A Antonio Rubio, el subdirector de El Mundo, que lleva años desenredando madejas secretas sin tentarse la ropa, lo han traído por la calle de la amargura, proceso va proceso viene, durante toda esta etapa de hierro, en la que ha sufrido el injusto acoso de un Gobierno que ha perdido sus tres intentonas de neutralizar al periódico en el tema del 11-M, así como a propósito del lío de los fondos reservados o de los papeles secretos del Cesid, e incluyendo la absolución dictada trasantier por la Audiencia madrileña, tras tres años de imputación, en el turbio asunto del confidente ‘Cartagena’, un infiltrado policial en la célula del famoso ‘Tunecino’ que facilitó en vano datos alarmantes sobre los planes terroristas hasta poco antes de la tragedia de Atocha. ¿Qué sería de la crónica real de la vida española de estos convulsos años sin la entereza y tenacidad de estos hombres y, por qué no decirlo, sin la aportación, absolutamente decisiva, de un periódico que apostó en solitario por buscar la escondida verdad estuviera ésta donde estuviera? El historiador futuro nada sabría sin ellos de los manejos de Filesa, del GAL, de la conspiración canalla del caso Lasa y Zabala, de esos fondos reservados que se repartían en plan compadre los mandamases de Interior mientras sus policías andaban a dos velas o de los papeles del Cesid que el Poder, sin distinción de colores, luchó denodadamente por mantener bajo llave. Sobre el propio 11-M, por supuesto, descontados los hallazgos de sabuesos como Rubio, sólo tendría ese historiador la contrahecha versión de un juicio incapaz de convencer a nadie y las innumerables contradicciones sacadas pacientemente a la luz para acabar atrailladas por los tentáculos paralizadores del Gobierno. Es ilusorio esperar la luz en las sentinas del Poder, ya lo sé, pero es una obligación moral y cívica del periodismo independiente, intentarlo contra viento y marea.
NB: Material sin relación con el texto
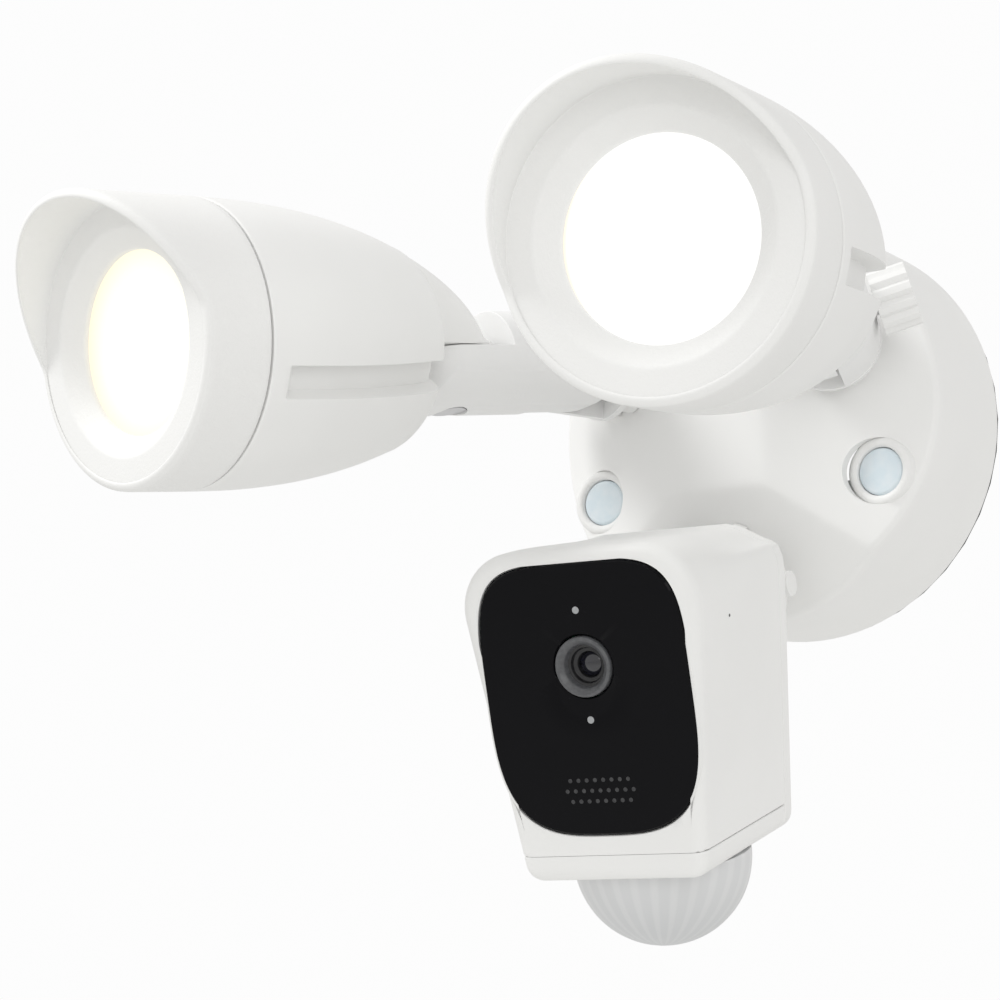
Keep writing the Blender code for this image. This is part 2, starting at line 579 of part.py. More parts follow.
def hexagon(radius, low, high):
    """A hexagonal prism along local X, on its negative side."""
    made = prism(arc((0, 0), radius, 0, 300, 5), low, high)
    made.transform(turn("Y", -90))
    return made


def make_camera(root):
    frame, facet = camera_heading(), camera_facet()
    make_lock_ring("camera_lock_ring", root, frame, facet, 0.0040)
    swivel = empty("camera_swivel", root, frame)
    make_nut("camera_stem_nut", swivel, facet)
    level = turn("X", -math.degrees(LOWER_TILT)) @ turn("Z", math.degrees(UNIT_YAW))
    make_knuckle(swivel, level, facet)
    tilt = empty("camera_tilt", swivel, level @ turn("X", math.degrees(UNIT_PITCH)))
    place = Matrix.Translation(-UNIT_AXIS)
    make_unit_front(tilt, place)
    make_unit_inside(tilt, place)
    make_unit_back(tilt, place)


def main():
    clear_scene()
    root = empty("floodlight_camera")
    make_base(root)
    for side_name in ("left", "right"):
        make_side(side_name, root)
    make_camera(root)


main()
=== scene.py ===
import json

import bmesh
import bpy
import numpy as np
from mathutils import Matrix, Vector


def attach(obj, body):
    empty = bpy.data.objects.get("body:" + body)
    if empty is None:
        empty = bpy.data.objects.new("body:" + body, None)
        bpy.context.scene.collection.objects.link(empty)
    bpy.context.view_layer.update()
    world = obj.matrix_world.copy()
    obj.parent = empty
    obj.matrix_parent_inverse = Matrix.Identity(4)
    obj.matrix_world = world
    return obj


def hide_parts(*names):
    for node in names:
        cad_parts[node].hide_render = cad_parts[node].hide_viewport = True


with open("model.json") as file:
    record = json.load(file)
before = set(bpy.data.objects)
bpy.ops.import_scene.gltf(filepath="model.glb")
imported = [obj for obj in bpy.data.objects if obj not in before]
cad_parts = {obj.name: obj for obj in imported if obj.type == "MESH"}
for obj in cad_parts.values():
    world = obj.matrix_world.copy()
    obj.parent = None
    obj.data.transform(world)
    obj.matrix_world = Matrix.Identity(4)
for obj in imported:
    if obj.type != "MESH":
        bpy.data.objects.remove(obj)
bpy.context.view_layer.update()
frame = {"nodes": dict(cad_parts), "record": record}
joints = {joint["name"]: joint for joint in frame["record"]["behaviour"]["joints"]}
print("frame loaded:", len(frame["nodes"]), "nodes")


def unit(v):
    return v / np.linalg.norm(v)


def jointAxis(name):
    return unit(np.array(joints[name]["axis"], float))


def jointPlace(name):
    return np.array(joints[name]["pos_m"], float)


# a frame of its own: points are origin + x * X + y * Y + z * Z
class Place:
    def __init__(self, origin, x, y, z):
        self.origin, self.axes = np.array(origin, float), np.array([x, y, z], float)

    def at(self, points):
        return self.origin + points @ self.axes

    def shifted(self, x, y, z):
        return Place(self.at(np.array([x, y, z])), *self.axes)


world = Place((0, 0, 0), (1, 0, 0), (0, 1, 0), (0, 0, 1))

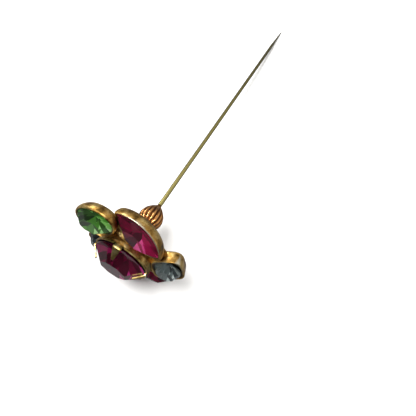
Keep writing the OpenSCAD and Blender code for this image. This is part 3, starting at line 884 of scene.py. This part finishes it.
def makeFloor(plan):
    bm = bmesh.new()
    bmesh.ops.create_grid(bm, x_segments=1, y_segments=1, size=plan["halfWidth"])
    mesh = bpy.data.meshes.new("floor")
    bm.to_mesh(mesh)
    bm.free()
    material, add = newMaterial("palePaper")
    paper = add("BsdfPrincipled", {"Roughness": plan["roughness"], "Base Color": colour(plan["tone"])})
    add("OutputMaterial", None, paper)
    mesh.materials.append(material)
    floor = linkObject("floor", mesh)
    floor.visible_glossy = False


# Two soft boxes, aimed at the pin's head: the key from above and a small weak one from the side
lightPlans = {
    "keyBox": {"place": (-0.17, 0.33, 0.6), "size": 0.28, "power": 6.0},
    "sideBox": {"place": (0.16, 0.42, 0.2), "size": 0.14, "power": 0.8},
}
headPlace = (-0.05, 0, 0)


def makeLight(name, plan):
    data = bpy.data.lights.new(name, "AREA")
    data.size = plan["size"]
    data.energy = plan["power"]
    lamp = linkObject(name, data)
    lamp.location = plan["place"]
    away = Vector(headPlace) - Vector(plan["place"])
    lamp.rotation_euler = away.to_track_quat("-Z", "Y").to_euler()


makeFloor(floorPlan)
for name, plan in lightPlans.items():
    makeLight(name, plan)


# The room: a ceiling of soft light, a pale table below, and one end of the room left dark. Each row
# gives a place, from 0 straight down or at the dark end to 1, and how bright it is there.
roomPlan = {
    "below": ((0, 0.34), (0.28, 0.32), (0.42, 0.1), (0.5, 0.06)),
    "above": ((0.44, 0.05), (0.5, 0.3), (0.6, 0.5), (0.85, 0.95), (1, 1.1)),
    "side": ((0.1, 0.15), (0.3, 0.35), (0.45, 0.9), (0.6, 1)),
}


def makeWorld(plan):
    world = bpy.data.worlds.new("studio")
    bpy.context.scene.world = world
    world.use_nodes = True
    add = partial(addNode, world.node_tree)
    parts = add("SeparateXYZ", None, add("TexCoord").outputs["Generated"]).outputs
    levels = {}
    for name, axis in (("below", "Z"), ("above", "Z"), ("side", "X")):
        level = add("MapRange", {"From Min": -1.0, "From Max": 1.0}, parts[axis])
        stops = [(at, (value, value, value, 1)) for at, value in plan[name]]
        levels[name] = add("ValToRGB", {"stops": stops}, level)
    sky = add("Math", "MULTIPLY", levels["above"], levels["side"])
    room = add("Math", "MAXIMUM", levels["below"], sky)
    world.node_tree.links.new(room.outputs[0], world.node_tree.nodes["Background"].inputs[0])


makeWorld(roomPlan)
bpy.context.scene.view_settings.view_transform = "Standard"
report("floor and lights set")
Yo pediría un respeto para estos hombres denodados que deben moverse, con tanta incomodidad como riesgo, en un mundo de chivatos logreros, policías corrompidos y cómplices de cuello blanco a los que, sorprendentemente, fiscalías y clanes policiales han venido prestando un apoyo decidido desde el convencimiento de que arriba han de agradecérselo. Profesionales que deben competir a pelo con la galería política o los servicios secretos, vérselas con magnates y con los líderes políticos, desde su modestia menudencia y su práctica indefensión. Ellos son los cronistas sacrificados de esta Historia que se pretende escribir en blanco para encubrir a esa delincuencia poderosa y de la que apenas sabríamos ni lo esencial sin su abnegada aportación.
Hay méritos impagables. Y suelen pasar desapercibidos. La mayoría de quienes han sabido la verdad de lo ocurrido por los Antonio Rubio no conoce sus caras. Pero el país les debe mucho. La dignidad que implica la verdad descubierta, sobre todo.